I’m currently working on the second draft of my fantasy novel, Winter Masquerade.
As I’m ironing out its shortcomings I’m finding the problems are the same as I originally faced with my first novel, Drama Queens with Love Scenes.

At the moment my new work is novella length and I’ve been trying to find ways to extend it with a subplot that won’t make the reader cringe while they wait for the main plot to continue. The last assessment for Drama Queens was when it also was novella length and my assessor came up with several subplots for me to consider. One of them was to make the angel character, Guy, learn to love jazz.
My own solution was to look at part of the story that played out behind the scenes and bring it to the main stage. This helped include a second mystery to the story.
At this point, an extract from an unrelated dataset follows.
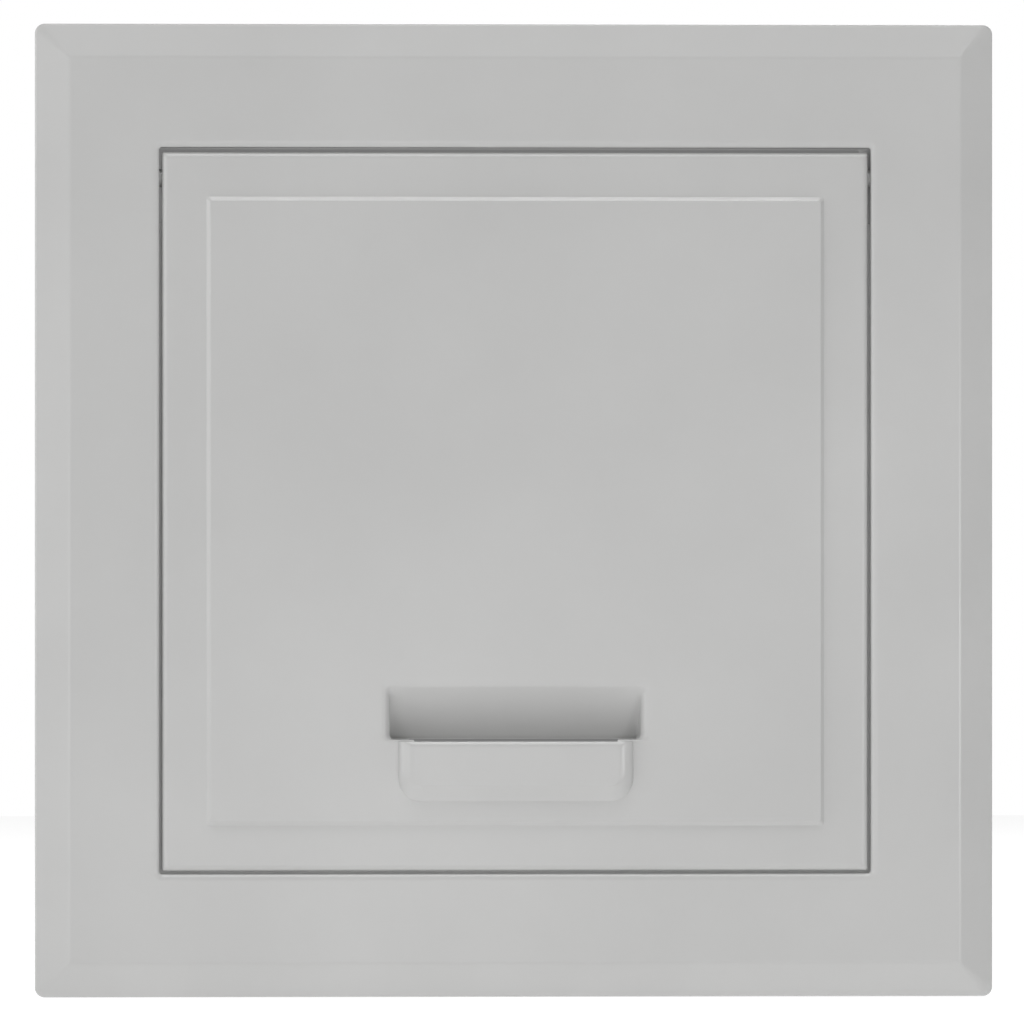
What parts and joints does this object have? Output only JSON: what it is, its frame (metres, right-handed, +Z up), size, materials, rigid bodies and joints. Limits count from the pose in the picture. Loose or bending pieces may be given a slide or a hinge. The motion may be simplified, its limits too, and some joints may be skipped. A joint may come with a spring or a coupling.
{
  "type": "access panel",
  "caption": "Small square moulded access panel: bevelled flange frame with a collar, and a flush door hinged at its top on pins, with a raised field and a hooded finger pull.",
  "frame": {"origin": "middle of the opening, on the mounting plane against which the back of the flange's rim lies", "axes": "+X to the right of someone who faces the panel, +Y into the wall or ceiling, +Z up towards the hinged edge"},
  "size_m": [0.2, 0.0296, 0.2026],
  "materials": {
    "frame_plastic": "light grey-white moulded plastic, half gloss, faint moulding waviness",
    "door_plastic": "light grey-white moulded plastic, half gloss, faint moulding waviness",
    "pin_plastic": "light grey-white plastic, turned smooth"
  },
  "bodies": {
    "frame": {"frame": "frame_plastic", "hinge_pin_left": "pin_plastic", "hinge_pin_right": "pin_plastic"},
    "door": {"door": "door_plastic"}
  },
  "joints": [
    {"name": "door_hinge", "type": "hinge", "parent": "frame", "child": "door", "pos_m": [0, -0.0007, 0.0692], "axis": [-1, 0, 0], "range_deg": [0, 110]}
  ]
}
Winter Masquerade also has a secondary story which was never meant to be fully played out. This part of the plot happens in the real world and not the fantasy one the book is set in. But while Drama Queens with Love Scenes is set in the theatre district of the Afterlife, there are flashback sequences which eventually let the reader know how the main characters actually died.
So I’m finding a current solution by looking back at my writing past.
I was wondering if my protagonist’s real life predicament was clear to the reader when only hints are given through dialogue. But you know what they say – Show, don’t tell. These flashbacks will be weaved into the story.
My other dilemma is that the actual Masquerade Ball scene happens quickly. When I originally wrote it, I was proud of it. I believed it worked well. Then I read it in context with the whole first draft.
My first editor for Drama Queens with Love Scenes made me push the world building further in that novel. The same solution is working with the party scene. More is happening. More is painting the picture.
This is one of two fantasy books I’m working on.
Both are very different. Winter Masquerade is whimsical. The other, The Midnight Man, has its roots in magic realism and although it has a darker feel than the other, I still concern myself in making these two novels as different as possible. And they are. They always have been. And the more I work on them the more unalike they’re becoming.
As I write Winter Masquerade, I’m reminded of Drama Queens with Love Scenes. The new work is even more eccentric than the old. It’s set on a mystical cruise ship sailing on a chocolate sea with characters that include a flying horse that can talk, a mysterious Alchemist and an eccentric older woman who keeps getting everyone off topic.
And while my characters are getting more outlandish, they are definitely not carbon copies of the theatre folk of my first novel.